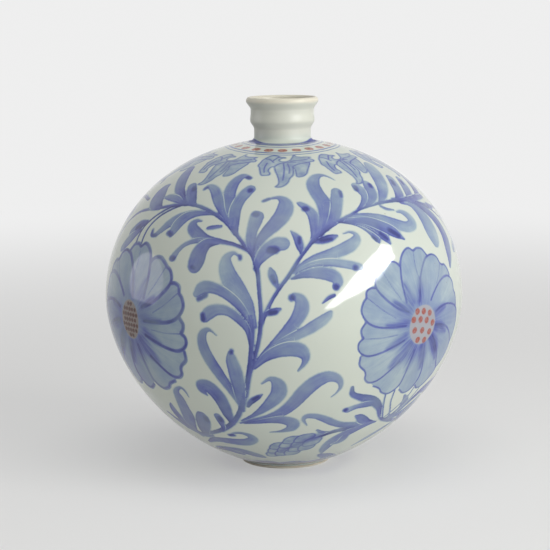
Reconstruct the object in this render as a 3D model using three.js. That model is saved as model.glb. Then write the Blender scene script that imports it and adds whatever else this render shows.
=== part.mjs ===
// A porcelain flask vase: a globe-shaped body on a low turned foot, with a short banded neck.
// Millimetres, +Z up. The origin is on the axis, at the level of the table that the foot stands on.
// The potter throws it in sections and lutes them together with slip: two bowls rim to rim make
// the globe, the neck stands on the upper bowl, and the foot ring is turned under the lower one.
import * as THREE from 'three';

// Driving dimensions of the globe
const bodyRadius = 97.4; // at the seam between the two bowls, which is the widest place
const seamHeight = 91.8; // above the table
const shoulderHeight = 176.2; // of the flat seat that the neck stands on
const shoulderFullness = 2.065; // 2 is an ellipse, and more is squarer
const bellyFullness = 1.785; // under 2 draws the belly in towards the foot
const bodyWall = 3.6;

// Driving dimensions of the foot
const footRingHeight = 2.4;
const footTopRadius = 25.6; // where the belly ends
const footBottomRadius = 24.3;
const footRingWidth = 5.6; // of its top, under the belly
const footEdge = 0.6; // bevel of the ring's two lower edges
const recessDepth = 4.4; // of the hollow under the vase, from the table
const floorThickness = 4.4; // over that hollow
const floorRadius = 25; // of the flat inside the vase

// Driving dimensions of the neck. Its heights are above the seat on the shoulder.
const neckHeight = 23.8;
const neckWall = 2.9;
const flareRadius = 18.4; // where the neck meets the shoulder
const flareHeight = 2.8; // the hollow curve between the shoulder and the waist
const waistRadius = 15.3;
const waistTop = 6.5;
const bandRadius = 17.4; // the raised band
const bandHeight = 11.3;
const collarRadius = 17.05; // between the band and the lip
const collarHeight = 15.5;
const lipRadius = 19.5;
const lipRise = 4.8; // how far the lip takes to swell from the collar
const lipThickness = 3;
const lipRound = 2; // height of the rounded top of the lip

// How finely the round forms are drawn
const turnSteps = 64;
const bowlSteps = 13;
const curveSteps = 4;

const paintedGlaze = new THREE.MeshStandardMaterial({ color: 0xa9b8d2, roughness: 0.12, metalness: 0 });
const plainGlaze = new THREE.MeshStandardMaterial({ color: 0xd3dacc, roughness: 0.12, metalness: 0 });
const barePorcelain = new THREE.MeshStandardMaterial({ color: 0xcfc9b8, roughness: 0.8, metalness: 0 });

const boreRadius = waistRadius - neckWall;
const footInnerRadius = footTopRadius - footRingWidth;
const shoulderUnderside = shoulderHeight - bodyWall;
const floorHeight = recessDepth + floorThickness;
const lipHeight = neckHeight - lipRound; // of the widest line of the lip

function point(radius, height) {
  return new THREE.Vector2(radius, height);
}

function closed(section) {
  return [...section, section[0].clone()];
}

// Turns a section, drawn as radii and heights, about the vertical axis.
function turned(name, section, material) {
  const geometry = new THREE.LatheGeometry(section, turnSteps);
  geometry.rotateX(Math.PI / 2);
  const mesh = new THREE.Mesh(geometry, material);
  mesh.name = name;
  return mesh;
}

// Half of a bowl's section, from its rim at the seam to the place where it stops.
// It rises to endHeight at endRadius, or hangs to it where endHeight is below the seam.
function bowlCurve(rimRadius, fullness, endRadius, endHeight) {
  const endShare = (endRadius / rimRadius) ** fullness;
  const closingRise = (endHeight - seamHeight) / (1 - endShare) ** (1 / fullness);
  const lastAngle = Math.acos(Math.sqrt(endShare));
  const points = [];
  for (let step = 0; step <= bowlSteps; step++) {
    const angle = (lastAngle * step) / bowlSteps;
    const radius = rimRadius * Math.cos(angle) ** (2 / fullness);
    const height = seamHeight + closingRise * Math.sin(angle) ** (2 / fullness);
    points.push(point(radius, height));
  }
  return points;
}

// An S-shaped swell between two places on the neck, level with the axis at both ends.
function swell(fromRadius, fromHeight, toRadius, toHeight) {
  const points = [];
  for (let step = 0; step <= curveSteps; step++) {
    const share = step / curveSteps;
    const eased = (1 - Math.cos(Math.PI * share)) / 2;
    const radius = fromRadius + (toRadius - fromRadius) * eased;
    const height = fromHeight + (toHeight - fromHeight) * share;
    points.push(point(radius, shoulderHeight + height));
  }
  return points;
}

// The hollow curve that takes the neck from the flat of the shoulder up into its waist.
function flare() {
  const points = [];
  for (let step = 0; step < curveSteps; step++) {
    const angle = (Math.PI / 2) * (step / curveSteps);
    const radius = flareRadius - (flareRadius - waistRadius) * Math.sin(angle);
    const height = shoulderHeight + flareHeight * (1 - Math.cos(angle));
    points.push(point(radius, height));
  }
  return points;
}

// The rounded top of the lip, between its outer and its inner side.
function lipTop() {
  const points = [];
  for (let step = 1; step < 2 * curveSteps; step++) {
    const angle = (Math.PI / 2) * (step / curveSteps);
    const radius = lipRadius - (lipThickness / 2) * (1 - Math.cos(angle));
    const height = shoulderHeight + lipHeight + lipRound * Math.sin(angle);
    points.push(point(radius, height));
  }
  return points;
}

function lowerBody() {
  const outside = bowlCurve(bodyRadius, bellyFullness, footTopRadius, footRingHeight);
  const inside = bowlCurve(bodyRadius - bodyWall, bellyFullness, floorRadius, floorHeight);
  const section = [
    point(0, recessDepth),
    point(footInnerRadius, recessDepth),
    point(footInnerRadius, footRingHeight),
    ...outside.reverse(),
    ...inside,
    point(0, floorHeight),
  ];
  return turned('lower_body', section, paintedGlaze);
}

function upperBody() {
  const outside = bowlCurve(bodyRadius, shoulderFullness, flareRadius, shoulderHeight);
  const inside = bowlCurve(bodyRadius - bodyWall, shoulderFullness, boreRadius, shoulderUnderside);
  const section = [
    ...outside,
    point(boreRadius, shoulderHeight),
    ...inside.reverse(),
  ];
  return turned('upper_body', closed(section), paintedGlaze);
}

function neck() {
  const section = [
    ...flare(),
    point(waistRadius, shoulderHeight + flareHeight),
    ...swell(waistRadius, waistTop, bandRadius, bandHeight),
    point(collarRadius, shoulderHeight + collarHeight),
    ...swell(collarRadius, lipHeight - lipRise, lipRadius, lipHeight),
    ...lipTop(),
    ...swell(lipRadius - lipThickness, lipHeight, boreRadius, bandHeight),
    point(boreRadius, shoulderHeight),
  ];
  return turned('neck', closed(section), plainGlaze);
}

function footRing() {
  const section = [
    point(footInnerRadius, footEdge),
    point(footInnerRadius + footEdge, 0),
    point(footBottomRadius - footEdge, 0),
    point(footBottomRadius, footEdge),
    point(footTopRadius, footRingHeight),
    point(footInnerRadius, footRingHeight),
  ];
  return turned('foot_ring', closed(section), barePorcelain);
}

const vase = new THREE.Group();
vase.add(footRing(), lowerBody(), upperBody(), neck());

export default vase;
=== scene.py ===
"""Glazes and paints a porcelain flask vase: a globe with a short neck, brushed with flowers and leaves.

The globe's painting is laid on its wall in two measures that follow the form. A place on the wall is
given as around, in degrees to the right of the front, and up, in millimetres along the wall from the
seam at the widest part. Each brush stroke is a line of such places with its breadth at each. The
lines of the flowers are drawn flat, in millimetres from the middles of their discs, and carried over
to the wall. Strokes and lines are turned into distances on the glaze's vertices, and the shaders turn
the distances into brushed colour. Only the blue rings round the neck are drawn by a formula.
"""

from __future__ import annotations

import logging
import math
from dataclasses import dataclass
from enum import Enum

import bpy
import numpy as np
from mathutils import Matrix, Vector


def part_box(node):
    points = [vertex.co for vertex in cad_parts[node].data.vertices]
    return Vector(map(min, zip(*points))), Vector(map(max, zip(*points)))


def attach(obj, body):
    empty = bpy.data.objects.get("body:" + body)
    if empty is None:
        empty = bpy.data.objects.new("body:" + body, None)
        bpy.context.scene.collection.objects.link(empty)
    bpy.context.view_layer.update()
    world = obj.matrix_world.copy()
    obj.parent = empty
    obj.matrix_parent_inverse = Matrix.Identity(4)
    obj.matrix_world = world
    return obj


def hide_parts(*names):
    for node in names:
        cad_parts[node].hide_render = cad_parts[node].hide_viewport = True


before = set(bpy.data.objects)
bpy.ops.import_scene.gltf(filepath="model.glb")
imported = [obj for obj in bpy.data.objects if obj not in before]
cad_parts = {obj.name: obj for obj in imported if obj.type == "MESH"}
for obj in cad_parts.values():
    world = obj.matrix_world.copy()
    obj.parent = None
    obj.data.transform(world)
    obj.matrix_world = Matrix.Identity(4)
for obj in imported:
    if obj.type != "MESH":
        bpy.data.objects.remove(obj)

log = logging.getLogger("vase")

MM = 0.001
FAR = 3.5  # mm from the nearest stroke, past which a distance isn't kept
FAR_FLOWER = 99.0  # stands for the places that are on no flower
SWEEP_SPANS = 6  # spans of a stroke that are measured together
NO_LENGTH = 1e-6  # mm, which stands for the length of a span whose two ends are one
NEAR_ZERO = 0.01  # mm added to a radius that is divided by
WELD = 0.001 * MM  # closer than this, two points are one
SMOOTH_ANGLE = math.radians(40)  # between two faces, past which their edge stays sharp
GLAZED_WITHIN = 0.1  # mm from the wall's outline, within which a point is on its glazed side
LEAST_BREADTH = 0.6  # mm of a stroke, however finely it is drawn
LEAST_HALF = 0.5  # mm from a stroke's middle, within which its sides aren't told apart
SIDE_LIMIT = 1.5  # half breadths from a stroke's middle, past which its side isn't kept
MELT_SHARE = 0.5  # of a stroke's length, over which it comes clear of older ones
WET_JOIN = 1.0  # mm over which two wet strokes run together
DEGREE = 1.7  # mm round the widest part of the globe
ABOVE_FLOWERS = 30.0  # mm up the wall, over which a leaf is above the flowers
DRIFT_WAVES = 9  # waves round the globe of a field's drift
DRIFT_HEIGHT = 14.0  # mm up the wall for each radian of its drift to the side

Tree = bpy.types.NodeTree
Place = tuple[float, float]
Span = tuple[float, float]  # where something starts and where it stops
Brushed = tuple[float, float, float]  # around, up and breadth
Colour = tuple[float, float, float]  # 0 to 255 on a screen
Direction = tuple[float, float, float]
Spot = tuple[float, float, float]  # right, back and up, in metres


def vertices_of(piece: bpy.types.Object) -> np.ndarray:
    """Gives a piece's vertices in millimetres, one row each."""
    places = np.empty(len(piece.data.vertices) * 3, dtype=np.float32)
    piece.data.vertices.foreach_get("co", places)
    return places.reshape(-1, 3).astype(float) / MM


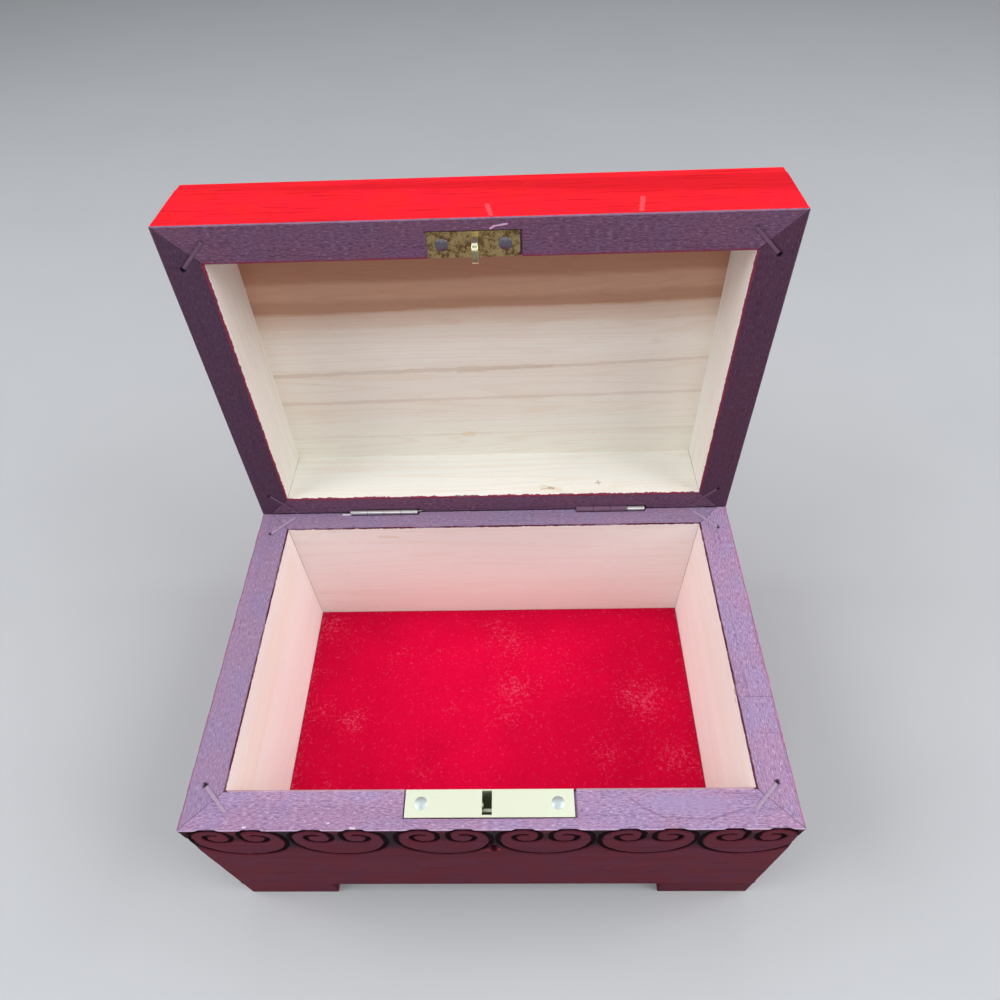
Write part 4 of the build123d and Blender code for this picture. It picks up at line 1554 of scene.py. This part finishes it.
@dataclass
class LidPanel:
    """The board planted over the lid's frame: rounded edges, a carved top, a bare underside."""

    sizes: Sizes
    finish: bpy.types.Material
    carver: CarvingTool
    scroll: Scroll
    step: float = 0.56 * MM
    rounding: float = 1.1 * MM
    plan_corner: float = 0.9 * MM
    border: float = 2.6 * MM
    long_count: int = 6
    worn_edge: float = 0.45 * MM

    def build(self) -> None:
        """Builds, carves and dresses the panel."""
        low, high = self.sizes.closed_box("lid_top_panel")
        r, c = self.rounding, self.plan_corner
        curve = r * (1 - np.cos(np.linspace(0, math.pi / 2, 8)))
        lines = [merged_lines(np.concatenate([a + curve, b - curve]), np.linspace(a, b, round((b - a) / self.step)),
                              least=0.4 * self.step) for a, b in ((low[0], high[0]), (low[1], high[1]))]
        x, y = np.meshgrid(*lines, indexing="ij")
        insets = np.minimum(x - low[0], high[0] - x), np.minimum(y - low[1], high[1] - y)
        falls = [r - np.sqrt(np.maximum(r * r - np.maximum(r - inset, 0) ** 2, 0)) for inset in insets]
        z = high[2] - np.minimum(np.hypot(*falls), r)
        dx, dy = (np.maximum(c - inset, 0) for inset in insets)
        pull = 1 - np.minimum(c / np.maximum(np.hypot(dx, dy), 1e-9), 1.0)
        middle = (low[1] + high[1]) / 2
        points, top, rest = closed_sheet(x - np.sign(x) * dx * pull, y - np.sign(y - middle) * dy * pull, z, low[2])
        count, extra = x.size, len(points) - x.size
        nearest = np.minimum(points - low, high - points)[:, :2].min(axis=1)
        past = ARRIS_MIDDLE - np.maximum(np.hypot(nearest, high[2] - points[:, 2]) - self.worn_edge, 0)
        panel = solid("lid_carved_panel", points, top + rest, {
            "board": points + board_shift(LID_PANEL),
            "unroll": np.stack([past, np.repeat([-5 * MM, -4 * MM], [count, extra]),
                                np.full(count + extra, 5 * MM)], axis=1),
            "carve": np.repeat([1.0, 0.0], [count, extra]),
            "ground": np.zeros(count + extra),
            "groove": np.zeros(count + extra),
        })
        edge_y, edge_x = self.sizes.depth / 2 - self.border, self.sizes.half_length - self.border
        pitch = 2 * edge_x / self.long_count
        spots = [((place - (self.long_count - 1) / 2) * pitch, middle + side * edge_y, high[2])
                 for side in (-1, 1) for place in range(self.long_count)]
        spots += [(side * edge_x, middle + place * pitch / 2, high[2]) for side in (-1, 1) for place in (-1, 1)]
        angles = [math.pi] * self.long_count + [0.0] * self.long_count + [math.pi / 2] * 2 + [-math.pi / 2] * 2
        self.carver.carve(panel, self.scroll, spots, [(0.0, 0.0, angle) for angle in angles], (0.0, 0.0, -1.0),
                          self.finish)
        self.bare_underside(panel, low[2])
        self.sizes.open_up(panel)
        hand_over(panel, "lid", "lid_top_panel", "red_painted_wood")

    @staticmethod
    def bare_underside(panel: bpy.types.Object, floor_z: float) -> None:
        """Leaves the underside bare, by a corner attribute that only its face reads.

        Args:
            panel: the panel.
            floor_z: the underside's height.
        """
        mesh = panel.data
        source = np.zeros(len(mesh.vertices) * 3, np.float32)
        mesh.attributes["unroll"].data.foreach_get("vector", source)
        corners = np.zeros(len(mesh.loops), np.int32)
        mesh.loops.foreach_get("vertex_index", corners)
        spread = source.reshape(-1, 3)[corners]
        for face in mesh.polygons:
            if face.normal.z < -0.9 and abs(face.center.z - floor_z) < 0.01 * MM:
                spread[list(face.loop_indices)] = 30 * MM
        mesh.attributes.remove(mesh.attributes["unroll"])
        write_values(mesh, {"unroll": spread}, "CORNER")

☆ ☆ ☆

* SHORT TASK
Make an exact transcription of the lines from the line with "const vase = new THREE.Group();" through the line with "from __future__ import annotations", inclusive, omitting all others.

* CORRECT RESULT
const vase = new THREE.Group();
vase.add(footRing(), lowerBody(), upperBody(), neck());

export default vase;
=== scene.py ===
"""Glazes and paints a porcelain flask vase: a globe with a short neck, brushed with flowers and leaves.

The globe's painting is laid on its wall in two measures that follow the form. A place on the wall is
given as around, in degrees to the right of the front, and up, in millimetres along the wall from the
seam at the widest part. Each brush stroke is a line of such places with its breadth at each. The
lines of the flowers are drawn flat, in millimetres from the middles of their discs, and carried over
to the wall. Strokes and lines are turned into distances on the glaze's vertices, and the shaders turn
the distances into brushed colour. Only the blue rings round the neck are drawn by a formula.
"""

from __future__ import annotations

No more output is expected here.